Foundries, OSATs, and Marketplace Models
Intel promotes EMIB and Foveros but still leans on OSATs. Samsung offers I-Cube and X-Cube with heavier OSAT reliance. GF, by contrast, does not yet operate advanced packaging at this scale and relies primarily on partnerships. Meanwhile, TSMC is building a neutral chiplet marketplace, with partners such as SiFive, Andes, and Arm supplying CPU IP. For each, TSMC maintains the GDSII layouts, test data, and packaging rules.
Chiplets are then fabricated, validated, and packaged on demand. This model positions TSMC as an impartial enabler, offering interoperable building blocks that customers can combine with memory, accelerators, or custom logic. Unlike Arm’s original design-time macros, TSMC delivers finished dies, ready for integration.
GF is pursuing a hybrid path: it owns CPU IP through MIPS to offer anchor dies but must rely on OSAT partnerships for packaging. Samsung leverages its memory dominance, Rapidus emphasizes sovereignty through Renesas, and Intel struggles with neutrality because of x86.
Physical AI and the Sovereignty Play
GF frames the MIPS acquisition as enabling “Physical AI”—processors that not only sense and infer but act in real time for robotics, autonomous driving, and Smart NIC DPU. But the immediate battleground is datacenter AI. With chiplets becoming the architecture of choice, GF is positioning itself not just as a wafer supplier but as a strategic partner, offering anchor dies for sovereign compute platforms.

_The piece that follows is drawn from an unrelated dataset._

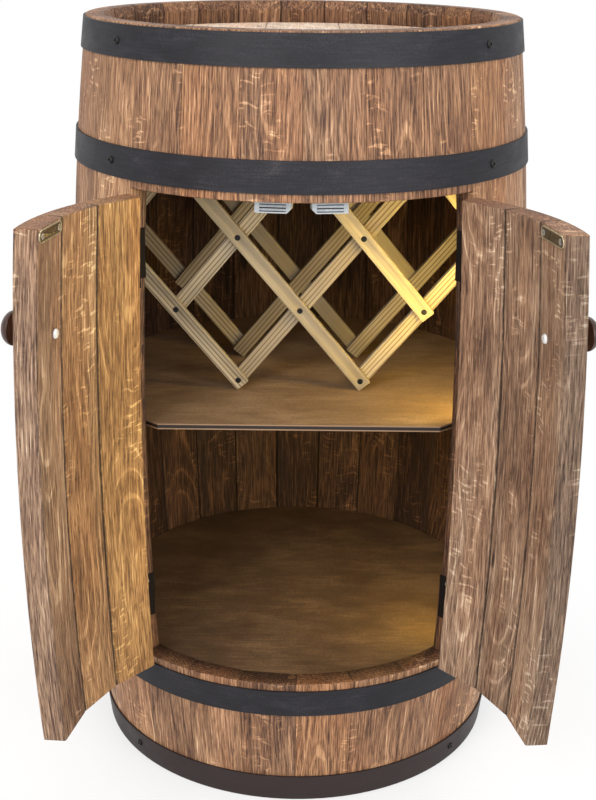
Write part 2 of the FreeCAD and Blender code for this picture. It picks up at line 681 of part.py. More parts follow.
CATCH_FRONT = -(size("strike_thick") + size("catch_gap"))
HALF_CATCH = size("catch_width") / 2
FLANGE_FACE = -size("seat_gap") - size("catch_flange")
catch_body = box("catch_body", "Sizes.catch_depth", "Sizes.catch_width",
                 "Sizes.catch_drop + Sizes.catch_flange",
                 (CATCH_FRONT - size("catch_depth"), -HALF_CATCH, -size("catch_drop")))
catch_flange = box("catch_flange", "Sizes.catch_flange", "Sizes.catch_width", "Sizes.catch_rise",
                   (FLANGE_FACE, -HALF_CATCH, size("door_end_gap") / 2))
catch_solid = fuse("catch_solid", [catch_body, catch_flange])
catch_corner = box("catch_corner", "2 * Sizes.catch_depth", "Sizes.catch_corner", "Sizes.catch_corner",
                   (0, 0, 0))
catch_corner.Placement = Placement(
    Vector(CATCH_FRONT - 1.5 * size("catch_depth"), -HALF_CATCH,
           -size("catch_drop") - size("catch_corner") / math.sqrt(2)),
    Rotation(Vector(1, 0, 0), 45))
magnet = box("magnet", "Sizes.magnet_depth", "Sizes.magnet_width", "Sizes.magnet_height",
             (CATCH_FRONT + size("magnet_stand") - size("magnet_depth"), -size("magnet_width") / 2,
              -size("strike_drop") - size("magnet_height") / 2))
catch_spots = []
for side in (-1, 1):
    spot = Vector(FLANGE_FACE, side * size("catch_screw_spacing") / 2, size("catch_rise") * 0.6)
    catch_spots.append(Placement(spot, FACING_IN))
catch_holes = copies("catch_holes", flat_screw, catch_spots)
housing = cut("housing", catch_solid, group("catch_openings", [catch_corner, magnet, catch_holes]))
both_sides("catch_housings", copies("right_housing", housing, [WALL_TOP]))
both_sides("catch_magnets", copies("right_magnet", magnet, [WALL_TOP]))

jamb_screw_places = [frame.multiply(place) for frame in hinge_frames for place in jamb_leaf_screws]
frame_screw_places = jamb_screw_places + [WALL_TOP.multiply(spot) for spot in catch_spots]
both_sides("frame_flat_screws", copies("right_frame_screws", flat_screw, frame_screw_places))


# ---- the bottle rack: a front and a rear lattice of slats, screwed where they cross ----

SLOPE = math.radians(size("rack_slope"))
ROUNDING = size("slat_corner") * (math.sin(SLOPE) + math.cos(SLOPE) - 1)
FOOT = size("slat_overhang") * math.sin(SLOPE) + size("slat_width") / 2 * math.cos(SLOPE) - ROUNDING
SIDE_TIP = size("slat_overhang") * math.cos(SLOPE) + size("slat_width") / 2 * math.sin(SLOPE) - ROUNDING
FIRST_CROSSING = size("shelf_top") + FOOT
WIDEST_STEPS = 3
WIDEST_ROW = 2


def widest_pitch():
    """The lattice pitch at which the side tips just clear the wall, found by closing in on it."""
    pitch = inner_radius(size("shelf_top")) / (WIDEST_STEPS + 1)
    for _ in range(12):
        tip_top = FIRST_CROSSING + WIDEST_ROW * pitch * math.tan(SLOPE) + FOOT
        half_width = math.sqrt(inner_radius(tip_top) ** 2 - size("rack_half_depth") ** 2)
        pitch = (half_width - size("rack_wall_gap") - SIDE_TIP) / WIDEST_STEPS
    return pitch


PITCH_ACROSS = widest_pitch()
PITCH_UP = PITCH_ACROSS * math.tan(SLOPE)

# Each slat by its lowest crossing (steps across, steps up) and how many pitches it spans.
RISING_STEPS = [((-3, 2), 1), ((-2, 1), 2), ((-1, 0), 3), ((1, 0), 2)]
FALLING_STEPS = [((3, 2), 1), ((2, 1), 2), ((1, 0), 3), ((-1, 0), 2)]

slat_blanks = {}
for span in (1, 2, 3):
    run = span * PITCH_ACROSS / math.cos(SLOPE)
    strip = box(f"slat_strip_{span}", f"{run} + 2 * Sizes.slat_overhang",
                "Sizes.slat_width", "Sizes.slat_thick",
                (-size("slat_overhang"), -size("slat_width") / 2, 0))
    slat = doc.addObject("Part::Fillet", f"slat_{span}")
    slat.Base = strip
    corner = size("slat_corner")
    slat.Edges = [(edge, corner, corner) for edge in (1, 3, 5, 7)]
    slat_blanks[span] = slat


def crossing(across, up, depth):
    """The place of one crossing of the lattice."""
    return Vector(across * PITCH_ACROSS, depth, FIRST_CROSSING + up * PITCH_UP)


def slat_layer(name, slats, lean_side, back):
    """The slats of one layer, with their backs at a depth and their faces to the front."""
    along = Vector(lean_side * math.cos(SLOPE), 0, math.sin(SLOPE))
    facing = Vector(0, -1, 0)
    turn = Rotation(along, facing.cross(along), facing, "XYZ")
    placed = []
    for (across, up), span in slats:
        placed.append((slat_blanks[span], Placement(crossing(across, up, back), turn)))
    return assembled(name, placed)


crossings = set()
for (across, up), span in RISING_STEPS:
    crossings.update((across + step, up + step) for step in range(span + 1))
rack_faces = [(-size("rack_half_depth"), FACING_FRONT), (size("rack_half_depth"), FACING_BACK)]
rack_screw_places = []
for depth, facing in rack_faces:
    for across, up in sorted(crossings):
        rack_screw_places.append(Placement(crossing(across, up, depth), facing))
rack_screws = node("rack_screws", copies("rack_flat_screws", flat_screw, rack_screw_places))

THICK = size("slat_thick")
REACH = size("rack_half_depth")
for name, slats, lean_side, back in (
    ("rack_front_falling_slats", FALLING_STEPS, -1, -REACH + THICK),
    ("rack_front_rising_slats", RISING_STEPS, 1, -REACH + 2 * THICK),
    ("rack_rear_falling_slats", FALLING_STEPS, -1, REACH),
    ("rack_rear_rising_slats", RISING_STEPS, 1, REACH - THICK),
):
    layer = slat_layer(f"{name}_layer", slats, lean_side, back)
    node(name, cut(f"{name}_drilled", layer, rack_screws))


# ---- light strip on the inside of the right jamb, above and below the shelf ----

strip_bar = wall_prism("strip_bar", "Sizes.stave_thick + Sizes.strip_thick", "Sizes.strip_width")
strip_band = cut("strip_band", strip_bar, flat_inside)
strip_lengths = []
for number, (low, high) in enumerate(((FLOOR_TOP, SHELF_BOTTOM), (size("shelf_top"), OPENING_TOP))):
    tall = f"{high - low} - 2 * Sizes.strip_margin"
    window = box(f"strip_window_{number}", str(WIDE), "2 * Sizes.strip_width", tall,
                 (0, -size("strip_width"), low + size("strip_margin")))
    strip_lengths.append(common(f"strip_length_{number}", strip_band, window))
light_strip = group("strips", strip_lengths)
light_strip.Placement = turned_to(HALF_OPENING + STAVE_ANGLE / 2)
node("light_strip", light_strip)


# ---- check and write ----

doc.recompute()
for thing in doc.Objects:
    if "Invalid" in thing.State or "Error" in thing.State:
        raise SystemExit(f"{thing.Name} failed: {thing.State}")
os.makedirs("parts", exist_ok=True)
for name, thing in nodes.items():
    shape = thing.Shape
    if shape.isNull() or not shape.isValid() or not shape.Solids:
        raise SystemExit(f"{name} has no valid solid")
    shape.exportStep(f"parts/{name}.step")
print(f"{len(nodes)} sub-parts, {sum(len(thing.Shape.Solids) for thing in nodes.values())} solids")
print(f"right hinge axis at {PIN_AXIS.x:.3f}, {PIN_AXIS.y:.3f}")
print(f"rack pitch {PITCH_ACROSS:.2f} across, {PITCH_UP:.2f} up, from {FIRST_CROSSING:.2f}")
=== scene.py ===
import math

import bmesh
import bpy
import numpy
from mathutils import Matrix, Vector, noise


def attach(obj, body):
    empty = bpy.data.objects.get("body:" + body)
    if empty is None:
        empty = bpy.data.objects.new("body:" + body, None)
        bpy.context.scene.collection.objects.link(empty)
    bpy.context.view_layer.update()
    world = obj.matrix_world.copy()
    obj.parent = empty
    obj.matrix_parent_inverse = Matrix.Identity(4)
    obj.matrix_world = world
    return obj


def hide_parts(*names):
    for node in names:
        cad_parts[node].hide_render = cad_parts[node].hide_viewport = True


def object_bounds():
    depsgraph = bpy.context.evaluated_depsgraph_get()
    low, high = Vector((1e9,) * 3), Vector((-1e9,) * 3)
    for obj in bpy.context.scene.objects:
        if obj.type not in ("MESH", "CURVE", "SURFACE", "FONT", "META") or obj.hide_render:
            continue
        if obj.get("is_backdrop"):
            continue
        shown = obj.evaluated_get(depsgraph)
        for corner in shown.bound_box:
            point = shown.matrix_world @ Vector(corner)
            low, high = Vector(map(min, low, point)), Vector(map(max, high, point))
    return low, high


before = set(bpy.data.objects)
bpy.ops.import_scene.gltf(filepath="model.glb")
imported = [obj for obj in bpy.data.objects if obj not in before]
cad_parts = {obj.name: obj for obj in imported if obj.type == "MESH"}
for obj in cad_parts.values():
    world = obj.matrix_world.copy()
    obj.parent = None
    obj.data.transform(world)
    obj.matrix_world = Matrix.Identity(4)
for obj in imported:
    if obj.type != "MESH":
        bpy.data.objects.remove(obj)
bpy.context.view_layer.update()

MM = 0.001

# ---- the barrel's sizes, as in the model: lengths in metres, bearings and steps in degrees ----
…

In practice, GF’s strongest near-term opportunities lie in automotive and edge AI, where its process nodes align with safety, reliability, and low-power requirements. Its datacenter ambitions may depend less on competing head-to-head with TSMC and more on offering sovereign, open alternatives through chiplets. In the race to define the backbone of AI datacenters, GF’s MIPS bet is less about reviving a legacy brand and more about ensuring relevance in a modular, sovereign compute era.